Одним из первых открыли Кавалерский зал с его античной скульптурой. Потом – постепенно – открылись обе анфилады центрального корпуса и Египетский вестибюль, а за ними и круглый великолепный подкупольный Итальянский Зал – композиционный центр дворца. Открыли и четырёхсотметровый Тронный зал, плафон которого, перспективой колоннад уходивший на невообразимую высоту, ранее существовал только в виде эскиза Гонзаго. В 1958 году, при реставрации Дворца, художник А. В. Трескин реализовал впервые этот эскиз «на натуре». Мы прозвали Трескина «маэстро Трескини».
В результате бурной реставрации временная выставка совсем закрылась, а материалы по истории Павловска и методам реставрации уместили в одно небольшое, не имевшее музейной ценности помещение.
Как в XIX веке вместе с деревней продавали или дарили всех её крестьян, так теперь вместе с фондами Центрального Хранилища в Павловск были переведены и их хранители. Так попали к нам два замечательных человека: знаменитый в кругах музейщиков экспозиционер Вера Владимировна Лемус, квадратная и всегда несколько сердитая, и ещё более знаменитый главный хранитель ЦХМФ Анатолий Михайлович Кучумов. В этой же должности главного хранителя он и стал работать в Павловске, где ещё до войны, совсем молодым человеком, начал свою карьеру.
Мы с Кучумовым довольно быстро подружились, хотя разница у нас была не только в возрасте, но, что гораздо важнее, и во вкусах: я пил практически только грузинское вино, а он «честную водяру». Но на пиве мы сходились.

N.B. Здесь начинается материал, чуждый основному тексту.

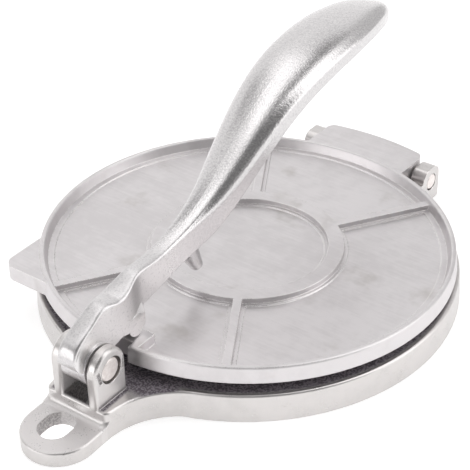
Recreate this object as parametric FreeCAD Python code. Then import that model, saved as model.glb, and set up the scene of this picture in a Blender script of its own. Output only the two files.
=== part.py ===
"""A cast-aluminium tortilla press: base, hinged upper plate, lever handle and two steel pins.

Millimetres, +Z up. The origin is on the table, under the centre of the round plates.
The handle's pivot and the hang eye are at the front (-Y), the plate's hinge is at the back (+Y).
Every piece is built in the pose that the press stands in: the plate lies open by rest_tilt
and the handle lies back over it, with its foot just above the plate's pad.
"""
import FreeCAD, Part
import math
import os

V = FreeCAD.Vector
X_AXIS = V(1, 0, 0)
Z_AXIS = V(0, 0, 1)

# Shared clearances
overrun = 1.0                    # how far a cutting tool runs past what it cuts
weld = 0.6                       # how deep one lump of a casting is sunk into another
running_clearance = 0.06         # radial, of each turning bore on its pin
staked_clearance = 0.07          # left between a staked pin and the side of its hole

# The round plates
plate_radius = 100.0             # of the upper plate, at its rim
plate_draft = 0.8                # how much wider its lower edge is
base_margin = 2.2                # how far the base stands out past the upper plate
base_draft = 0.8

# Base casting: disc, skirt and the ribs under it
base_height = 13.9
base_web = 5.0
skirt_wall = 4.5
base_edge_round = 1.2
base_rib_width = 4.0
base_hub_radius = 11.0

# Base casting: neck, step and hang eye
eye_radius = 17.2
eye_from_pivot = 21.4            # from the handle's pivot out to the middle of the eye
eye_height = 7.2
eye_edge_round = 1.0
neck_blend_radius = 37.0
neck_corner_round = 3.4          # upright corners of the step in front of the ears
step_foot_round = 3.2            # hollow round between the step and the flat eye
eye_hole_radius = 7.3
eye_hole_stretch = 3.4           # how far apart the hole's two round ends are
eye_hole_shift = -1.6            # the cored hole sits off the eye's middle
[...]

Однажды, увидев, как он осматривает привезённую откуда-то вазу, когда-то принадлежавшую Павловскому Дворцу, я прозвал его «котом учёным». Он ходил вокруг этой вазы, вставал на цыпочки, поправлял свои огромные очки, почёсывал марсианский почти лысый череп, останавливался и снова обходил вазу, только двигался уже в другую сторону. Так что ничего не оставалось, кроме как пробормотать: «идёт направо, песнь заводит, налево – сказку говорит.». Народ, бывший в помещении хранилища, грохнул, а он опять поправил очки и, не повернув даже головы, очень серьёзно сказал: «ну, для кота у меня усов не хватает» – и вновь погрузился в созерцание предмета, которого не видел лет двадцать.